▶ [GIVEN PROBLEM] Establish how many lines in the material include the string "from" and report it as a lone number.

▶ [DATA SHOWN]
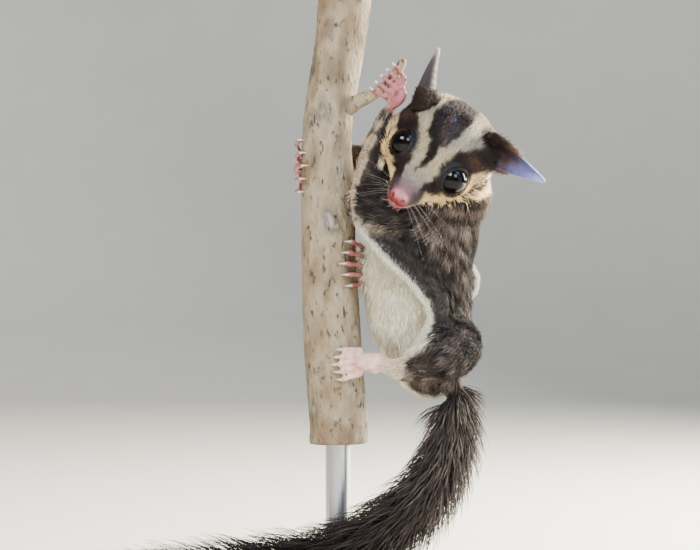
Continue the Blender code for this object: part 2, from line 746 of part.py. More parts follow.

--

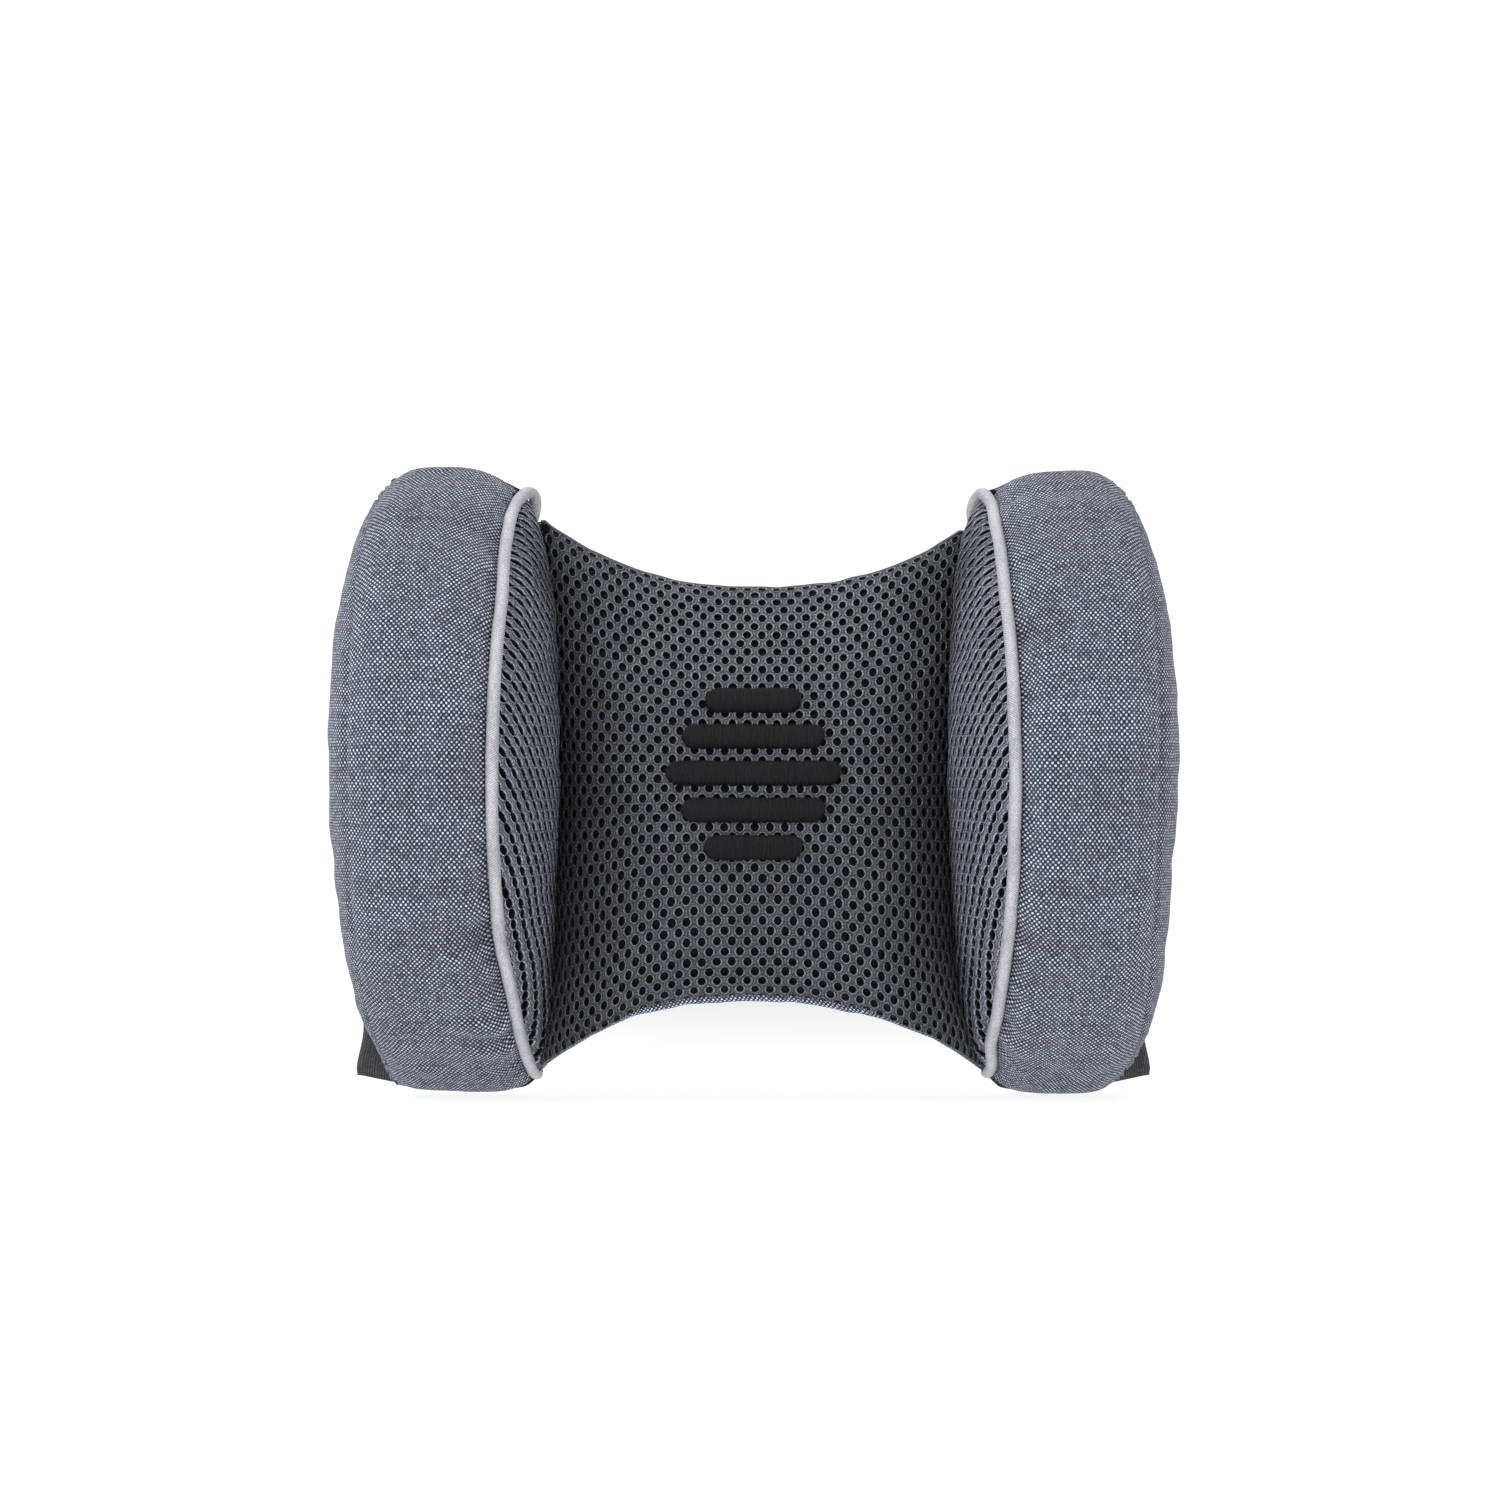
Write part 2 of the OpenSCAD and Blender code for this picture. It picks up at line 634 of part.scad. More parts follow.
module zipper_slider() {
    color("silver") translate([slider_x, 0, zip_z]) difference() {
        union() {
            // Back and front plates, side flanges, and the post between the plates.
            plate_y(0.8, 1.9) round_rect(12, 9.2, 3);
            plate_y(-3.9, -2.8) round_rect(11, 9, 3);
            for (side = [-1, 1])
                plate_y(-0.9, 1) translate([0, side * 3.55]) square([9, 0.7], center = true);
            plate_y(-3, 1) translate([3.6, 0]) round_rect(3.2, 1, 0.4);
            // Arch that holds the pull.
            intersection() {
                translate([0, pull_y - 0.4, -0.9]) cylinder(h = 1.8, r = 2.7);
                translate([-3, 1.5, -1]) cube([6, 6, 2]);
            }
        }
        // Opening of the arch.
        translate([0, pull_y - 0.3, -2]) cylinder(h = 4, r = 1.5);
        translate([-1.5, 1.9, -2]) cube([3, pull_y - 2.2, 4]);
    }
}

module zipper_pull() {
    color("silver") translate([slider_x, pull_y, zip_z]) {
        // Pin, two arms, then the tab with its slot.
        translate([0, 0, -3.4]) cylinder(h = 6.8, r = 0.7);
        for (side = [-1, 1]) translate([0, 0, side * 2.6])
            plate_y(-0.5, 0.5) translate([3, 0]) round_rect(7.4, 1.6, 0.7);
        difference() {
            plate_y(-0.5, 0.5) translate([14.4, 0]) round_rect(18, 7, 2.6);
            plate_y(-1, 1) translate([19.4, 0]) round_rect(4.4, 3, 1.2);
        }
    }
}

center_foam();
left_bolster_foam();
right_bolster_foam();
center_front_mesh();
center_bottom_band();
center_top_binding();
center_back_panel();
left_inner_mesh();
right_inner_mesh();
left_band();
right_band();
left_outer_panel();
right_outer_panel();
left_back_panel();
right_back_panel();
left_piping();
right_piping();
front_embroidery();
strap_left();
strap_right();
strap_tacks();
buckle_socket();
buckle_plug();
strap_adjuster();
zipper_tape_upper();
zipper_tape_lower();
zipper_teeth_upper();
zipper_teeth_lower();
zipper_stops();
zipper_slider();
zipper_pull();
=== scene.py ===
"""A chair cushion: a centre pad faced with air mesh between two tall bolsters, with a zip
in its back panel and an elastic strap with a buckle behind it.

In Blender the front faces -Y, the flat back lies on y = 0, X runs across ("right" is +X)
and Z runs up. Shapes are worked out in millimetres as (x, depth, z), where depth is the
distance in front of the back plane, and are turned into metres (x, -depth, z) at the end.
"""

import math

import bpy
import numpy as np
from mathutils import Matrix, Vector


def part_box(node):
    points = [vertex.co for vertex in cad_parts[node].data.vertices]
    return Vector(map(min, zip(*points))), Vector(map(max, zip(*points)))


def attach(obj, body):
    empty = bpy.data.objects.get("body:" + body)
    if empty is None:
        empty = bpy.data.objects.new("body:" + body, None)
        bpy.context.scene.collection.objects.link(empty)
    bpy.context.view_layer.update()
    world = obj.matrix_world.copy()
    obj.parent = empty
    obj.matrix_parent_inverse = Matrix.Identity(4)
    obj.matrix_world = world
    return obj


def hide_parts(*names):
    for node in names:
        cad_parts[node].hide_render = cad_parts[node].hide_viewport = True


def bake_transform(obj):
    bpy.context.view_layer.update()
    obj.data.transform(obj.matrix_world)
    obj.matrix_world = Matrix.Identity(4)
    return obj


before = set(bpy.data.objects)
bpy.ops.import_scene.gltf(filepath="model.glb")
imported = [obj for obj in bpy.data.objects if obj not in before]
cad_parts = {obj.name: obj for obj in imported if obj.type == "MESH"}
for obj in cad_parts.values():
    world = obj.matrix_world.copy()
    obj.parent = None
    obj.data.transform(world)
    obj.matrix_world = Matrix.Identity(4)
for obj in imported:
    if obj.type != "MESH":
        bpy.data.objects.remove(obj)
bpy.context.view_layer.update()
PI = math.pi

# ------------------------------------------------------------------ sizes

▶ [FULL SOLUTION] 2